Casey Crowley

Personal information
- Born: 21 January 1998 (age 28) New Plymouth, New Zealand
- Height: 1.67 m (5 ft 6 in)
- Relatives: Kieran Crowley (father); Anna Crowley (cousin);
- Field hockey career
- Sport: Field hockey
- Position: Midfield

Senior career
- Years: Team / Caps / Goals
- –: North Harbour / - / -

National team
- Years: Team / Caps / Goals
- 2019: New Zealand U–21 / 4 / (0)
- 2022–: New Zealand / 38 / (0)

Medal record
Women's field hockey
Representing New Zealand
Oceania Cup
| Silver medal – second place | 2023 Whangārei |  |
FIH Nations Cup
| Gold medal – first place | 2024–25 Santiago |  |

= Casey Crowley =

New Zealand field hockey player

Casey Crowley (born 21 January 1998) is a New Zealand field hockey player.

==Personal life==
Crowley was born in New Plymouth on 21 January 1998, the daughter of rugby union coach and former player Kieran Crowley. Her cousin, Anna Crowley, is also a member of the Black Sticks.
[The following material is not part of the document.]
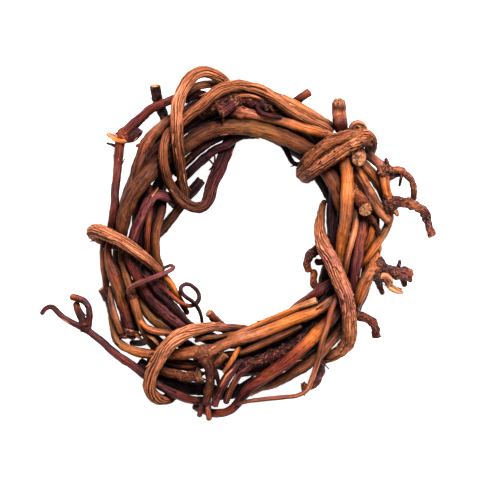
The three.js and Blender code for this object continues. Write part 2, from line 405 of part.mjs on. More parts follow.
// The paper point of a stem, placed in mm. Height 0 lies on the rounded top of the bundle.
function place([across, down, height]) {
  const x = (across - RING_X) / RING_ACROSS;
  const y = (down - RING_Y) / RING_DOWN;
  const fromMiddle = (Math.hypot(x, y) - 1) * (RING_ACROSS + RING_DOWN) / 2 / RING_HALF_WIDTH;
  const bulge = BULGE * Math.cos(Math.PI / 2 * THREE.MathUtils.clamp(fromMiddle, -1, 1));
  return new THREE.Vector3(
    (across - PAPER_X) * SQUARE,
    (PAPER_Y - down) * SQUARE,
    MIDDLE_HEIGHT + bulge + height * LAYER,
  );
}

function spiral({ across, height, start, turn, wander }) {
  const steps = Math.round(turn / SPIRAL_STEP);
  const points = [];
  for (let i = 0; i <= steps; i += 1) {
    const degrees = start + turn * i / steps;
    const angle = THREE.MathUtils.degToRad(degrees);
    const fromTie = THREE.MathUtils.euclideanModulo(degrees - TIE_ANGLE + 180, 360) - 180;
    const shift = RING_HALF_WIDTH * (across + wander * Math.sin(3 * angle + start));
    points.push(new THREE.Vector3(
      (RING_X - PAPER_X + (RING_ACROSS + shift) * Math.cos(angle)) * SQUARE,
      (PAPER_Y - RING_Y + (RING_DOWN + shift) * Math.sin(angle)) * SQUARE,
      height + TIE_LIFT * Math.exp(-((fromTie / TIE_SPREAD) ** 2)),
    ));
  }
  return points;
}

// The value at a share t of the way along a list that is spread evenly.
function along(list, t) {
  const at = t * (list.length - 1);
  const low = Math.min(Math.floor(at), list.length - 2);
  return THREE.MathUtils.lerp(list[low], list[low + 1], at - low);
}

// A strand is a stem as evenly spaced points with a radius at each.
function strandOf(node, points, widths, parent) {
  const curve = new THREE.CatmullRomCurve3(points);
  const fine = curve.getPoints((points.length - 1) * 12);
  const reached = [0];
  for (let i = 1; i < fine.length; i += 1) {
    reached.push(reached[i - 1] + fine[i].distanceTo(fine[i - 1]));
  }
  const length = reached[reached.length - 1];
  const count = Math.max(3, Math.round(length / SPACING)) + 1;
  const drawn = [];
  const radii = [];
  let k = 0;
  for (let i = 0; i < count; i += 1) {
    const goal = length * i / (count - 1);
    while (k < fine.length - 2 && reached[k + 1] < goal) {
      k += 1;
    }
    const share = (goal - reached[k]) / (reached[k + 1] - reached[k]);
    drawn.push(fine[k].clone().lerp(fine[k + 1], share));
    radii.push(along(widths, i / (count - 1)) / 2);
  }
  return { node, parent, length, drawn, radii, shift: drawn.map(() => new THREE.Vector3()) };
}

function nearestIndex(strand, point) {
  let best = 0;
  strand.drawn.forEach((p, i) => {
    if (p.distanceTo(point) < strand.drawn[best].distanceTo(point)) {
      best = i;
    }
  });
  return best;
}

// Two points may press on each other unless they are neighbours on one strand, or one of
// them is at the root of a side shoot and the other is on the same cane.
function mayPress(a, b) {
  if (a.strand === b.strand) {
    return Math.abs(a.index - b.index) * SPACING > 3 * (a.radius + b.radius);
  }
  if (a.strand.node !== b.strand.node) {
    return true;
  }
  if (a.strand.grownIn || b.strand.grownIn) {
    return false;
  }
  const free = 2 * (a.radius + b.radius);
  const rootA = a.strand.parent ? a.index * SPACING : Infinity;
  const rootB = b.strand.parent ? b.index * SPACING : Infinity;
  return Math.min(rootA, rootB) > free;
}

function findPairs(spots) {
  const cell = 8;
  const grid = new Map();
  spots.forEach((spot, i) => {
    const key = `${Math.floor(spot.at.x / cell)},${Math.floor(spot.at.y / cell)}`;
    if (!grid.has(key)) {
      grid.set(key, []);
    }
    grid.get(key).push(i);
  });
  const pairs = [];
  spots.forEach((spot, i) => {
    const column = Math.floor(spot.at.x / cell);
    const row = Math.floor(spot.at.y / cell);
    for (let c = column - 1; c <= column + 1; c += 1) {
      for (let r = row - 1; r <= row + 1; r += 1) {
        for (const j of grid.get(`${c},${r}`) ?? []) {
          const other = spots[j];
          const limit = spot.radius + other.radius + CLEARANCE + REACH;
          if (j > i && spot.at.distanceTo(other.at) < limit && mayPress(spot, other)) {
            pairs.push([spot, other]);
          }
        }
      }
    }
  });
  return pairs;
}

// The push that parts a pair. It keeps the drawn order of who lies above whom.
function pressApart([a, b]) {
  const between = a.at.clone().sub(b.at);
  const drawnRise = a.drawn.z - b.drawn.z;
  const wanted = a.radius + b.radius + CLEARANCE;
  const crossed = Math.abs(drawnRise) > 0.8 && between.z * drawnRise < 0;
  const overlap = wanted - between.length();
  if (overlap <= 0) {
    return;
  }
  const push = new THREE.Vector3(between.x * SIDEWAYS, between.y * SIDEWAYS, between.z);
  if (crossed) {
    push.set(0, 0, Math.sign(drawnRise));
  }
  push.setLength((crossed ? wanted : overlap) / 2);
  a.push.add(push);
  b.push.sub(push);
  a.touches += 1;
  b.touches += 1;
}

function smoothShift(strand, share) {
  const old = strand.shift.map((s) => s.clone());
  const last = old.length - 1;
  strand.shift.forEach((s, i) => {
    const before = old[Math.max(i - 1, 0)];
    const after = old[Math.min(i + 1, last)];
    s.lerp(before.clone().add(after).multiplyScalar(0.5), share);
  });
}

function settle(strands) {
  const spots = strands.flatMap((strand) => strand.drawn.map((drawn, index) => ({
    strand,
    index,
    drawn,
    radius: strand.radii[index],
    at: drawn.clone(),
    push: new THREE.Vector3(),
    touches: 0,
  })));
  let pairs = [];
  for (let round = 0; round < ROUNDS; round += 1) {
    const late = round / ROUNDS;
    if (round % LOOK_EVERY === 0) {
      pairs = findPairs(spots);
    }
    pairs.forEach(pressApart);
    for (const spot of spots) {
      const shift = spot.strand.shift[spot.index];
      shift.addScaledVector(spot.push, 1 / Math.max(1, spot.touches));
      shift.x *= 1 - DRAWN_PULL * (1 - late);
      shift.y *= 1 - DRAWN_PULL * (1 - late);
      const goal = spot.strand.onTable ? 0 : MIDDLE_HEIGHT;
      shift.z += (goal - spot.at.z) * SQUEEZE * (1 - late);
      spot.push.set(0, 0, 0);
      spot.touches = 0;
    }
    for (const strand of strands) {
      if (strand.parent) {
        strand.shift[0].copy(strand.parent.shift[strand.rootIndex]);
      }
      smoothShift(strand, 0.5 * (1 - late) + 0.16);
      if (strand.parent) {
        strand.shift[0].copy(strand.parent.shift[strand.rootIndex]);
      }
    }
    for (const spot of spots) {
      const shift = spot.strand.shift[spot.index];
      shift.z = Math.max(shift.z, spot.radius - FLAT_DEPTH - spot.drawn.z);
      spot.at.copy(spot.drawn).add(shift);
    }
  }
  for (const strand of strands) {
    strand.settled = strand.drawn.map((p, i) => p.clone().add(strand.shift[i]));
  }
}

// A closed tube along a strand: a cylinder bent along it, fluted where the bark is.
function tube(strand, fluted) {
  const widest = 2 * Math.max(...strand.radii);
  const sides = fluted ? 2 * FLUTES : SIDES_BY_WIDTH.find(([most]) => widest < most)[1];
  const step = fluted ? FLUTED_STEP : THREE.MathUtils.clamp(widest * 1.25, SHORT_STEP, LONG_STEP);
  const steps = Math.max(3, Math.round(strand.length / step));
  const curve = new THREE.CatmullRomCurve3(strand.settled);
  curve.arcLengthDivisions = strand.settled.length * 4;
  const points = curve.getSpacedPoints(steps);
  const frames = curve.computeFrenetFrames(steps);
  const geometry = new THREE.CylinderGeometry(1, 1, 1, sides, steps);
  geometry.deleteAttribute('normal');
  geometry.deleteAttribute('uv');
  const merged = mergeVertices(geometry, 1e-5);
  const spots = merged.attributes.position;
  for (let i = 0; i < spots.count; i += 1) {
    const t = 0.5 - spots.getY(i);
    const ring = Math.round(t * steps);
    const across = Math.hypot(spots.getX(i), spots.getZ(i));
    const angle = Math.atan2(spots.getX(i), spots.getZ(i));
    const flute = fluted ? 1 - FLUTE_DEPTH * (0.5 - 0.5 * Math.cos(FLUTES * angle)) : 1;
    const reach = across * flute * along(strand.radii, ring / steps);
    const spot = points[ring].clone();
    spot.addScaledVector(frames.normals[ring], reach * Math.sin(angle));
    spot.addScaledVector(frames.binormals[ring], reach * Math.cos(angle));
    spots.setXYZ(i, spot.x, spot.y, spot.z);
  }
  return merged;
}

const solid = (geometry) => new wasm.Manifold(new wasm.Mesh({
  numProp: 3,
  vertProperties: new Float32Array(geometry.attributes.position.array),
  triVerts: new Uint32Array(geometry.index.array),
}));

// The table under the wreath cuts the small flats that it rests on.
function tableTop() {
  const slab = new THREE.BoxGeometry(2 * WREATH_WIDTH, 2 * WREATH_WIDTH, 10);
  slab.translate(0, 0, -5);
  slab.deleteAttribute('normal');
  slab.deleteAttribute('uv');
  return solid(mergeVertices(slab));
}

function geometryOf(body) {
  const mesh = body.getMesh();
  const geometry = new THREE.BufferGeometry();
  geometry.setAttribute('position', new THREE.BufferAttribute(new Float32Array(mesh.vertProperties), 3));
  geometry.setIndex(new THREE.BufferAttribute(new Uint32Array(mesh.triVerts), 1));
  geometry.computeVertexNormals();
  return geometry;
}

const canes = [
  ...HIDDEN_CANES.map((one) => {
    const strand = strandOf(one.name, spiral(one), [one.width, one.width, 0.8 * one.width]);
    strand.onTable = one.height < TABLE_LAYER;
    return { name: one.name, bark: one.bark, strands: [strand] };
  }),
  ...FRONT_CANES.map(({ name, bark, stems }) => {
    const strands = [];
    for (const { widths, route, grownIn } of stems) {
      const points = route.map(place);
      const strand = strandOf(name, points, widths, grownIn ? undefined : strands[0]);
      strand.grownIn = grownIn;
      if (strand.parent) {
        strand.rootIndex = nearestIndex(strands[0], points[0]);
      }
      strands.push(strand);
    }
    return { name, bark, strands };
  }),
];

settle(canes.flatMap((c) => c.strands));

const table = tableTop();
const wreath = new THREE.Group();
wreath.name = 'grapevine_wreath';
for (const { name, bark, strands } of canes) {
  let body = solid(tube(strands[0], bark === 'fluted'));
  for (const shoot of strands.slice(1)) {
    body = body.add(solid(tube(shoot, shoot.grownIn)));
  }
  if (body.boundingBox().min[2] < 0) {
    body = body.subtract(table);
  }
  const [color, roughness] = COLOURS[bark];
  const material = new THREE.MeshStandardMaterial({ color, roughness, metalness: 0 });
  const mesh = new THREE.Mesh(geometryOf(body), material);
  mesh.name = name;
  wreath.add(mesh);
}

export default wreath;
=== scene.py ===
# A small wreath of wound grapevine, lying with its front up and dressed in bark.
# The canes' routes and the way they settle are those of the solids. Every cane gets a fine
# skin with grooves, knots, split bark and cut ends, and a bark material.

import json
import math

import bmesh
import bpy
import numpy as np
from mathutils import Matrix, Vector

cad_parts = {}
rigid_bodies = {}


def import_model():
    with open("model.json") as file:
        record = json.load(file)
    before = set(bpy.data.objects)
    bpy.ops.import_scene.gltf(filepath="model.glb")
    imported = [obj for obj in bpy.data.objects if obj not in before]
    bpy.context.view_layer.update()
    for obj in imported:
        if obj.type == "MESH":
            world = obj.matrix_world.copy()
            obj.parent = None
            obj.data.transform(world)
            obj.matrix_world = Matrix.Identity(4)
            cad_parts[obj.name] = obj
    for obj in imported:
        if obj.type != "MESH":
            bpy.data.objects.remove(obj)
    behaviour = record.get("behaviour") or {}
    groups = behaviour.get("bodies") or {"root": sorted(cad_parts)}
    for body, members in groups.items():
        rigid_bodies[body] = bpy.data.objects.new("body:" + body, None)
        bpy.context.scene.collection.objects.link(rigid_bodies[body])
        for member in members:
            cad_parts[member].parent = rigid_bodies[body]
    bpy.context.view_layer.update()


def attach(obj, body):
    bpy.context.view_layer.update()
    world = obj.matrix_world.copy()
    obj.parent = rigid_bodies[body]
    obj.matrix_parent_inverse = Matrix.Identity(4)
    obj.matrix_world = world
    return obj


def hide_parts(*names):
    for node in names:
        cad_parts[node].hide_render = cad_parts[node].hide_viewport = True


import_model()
MM = 0.001
TURN = 2 * math.pi
TINY = 1e-6
MERGE = 1e-7

# Driving sizes, in metres, as in the solids.
WREATH_WIDTH = 0.139
MIDDLE_HEIGHT = 0.011
BULGE = 0.0065
LAYER = 0.0042
CLEARANCE = 0.0005

# The squared paper: how many squares the wreath spans, and the paper point over the origin.
SQUARES_ACROSS = 397
SQUARE = WREATH_WIDTH / SQUARES_ACROSS
PAPER_X = 238.27
PAPER_Y = 242.19

# The ring of the bundle, in squares: its centre, half axes and half width.
RING_X = 243
RING_Y = 236
RING_ACROSS = 111
RING_DOWN = 125
RING_HALF_WIDTH = 34

# Settling: spacing of the points along a cane, rounds, and how the canes give way.
SPACING = 0.0016
DRAWN_STEPS = 12
ROUNDS = 260
SIDEWAYS = 0.3
DRAWN_PULL = 0.04
SQUEEZE = 0.006
REACH = 0.0024
LOOK_EVERY = 8
FLAT_DEPTH = 0.00035
CLEAR_RISE = 0.0008
LEAST_SMOOTHING = 0.16
EARLY_SMOOTHING = 0.5

# How far apart two spots of one strand, and of one cane near a shoot's root, have to be before
# they press on each other, as shares of their two radii.
SAME_STRAND = 3
NEAR_ROOT = 2

# The hidden spirals: degrees in a step, how often they wander in a turn, how much the far end
# tapers, and the height in mm below which a cane lies on the table. Where the tie passes under
# them, it lifts them.
SPIRAL_STEP = 12
WANDERS = 3
SPIRAL_TAPER = 0.8
TABLE_LAYER = 3
TIE_ANGLE = 42
TIE_SPREAD = 15
TIE_LIFT = 5

# Fineness of the skins: length of a step, width of a side, fewest steps and sides.
RING_STEP = 0.0005
FLUTED_STEP = 0.0006
SIDE_WIDTH = 0.0006
FEWEST_STEPS = 8
FEWEST_SIDES = 12
LOOSE_SIDES = 8
SETTLED_STEPS = 8
GROOVES = 17
SIDES_PER_GROOVE = 5

# The bark swells a little past the solid, because real canes touch.
BARK_GROWTH = 0.00008

# The widths under which a cane ends in a tip and has no nodes, and over which a side shoot's
# collar is low.
THIN_TIP = 0.0024
THIN_CANE = 0.0028
WIDE_SHOOT = 0.004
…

She attended the University of Maine.

==Career==
===Under–21===
Crowley made her international debut for New Zealand at Under–21 level. She represented the junior squad at a 2019 Tri–Nations Tournament in Canberra.

===Black Sticks===
Due to the COVID-19 pandemic, Crowley did not make her senior international debut until 2022. She made her first appearance for the Black Sticks at the Trans–Tasman Series in Auckland.

Since her debut she has been a mainstay in the national squad. She made appearances in season three of the FIH Pro League and won a silver medal at the Oceania Cup in Whangārei.

She has been named in the squad for the 2024 FIH Olympic Qualifiers in Ranchi.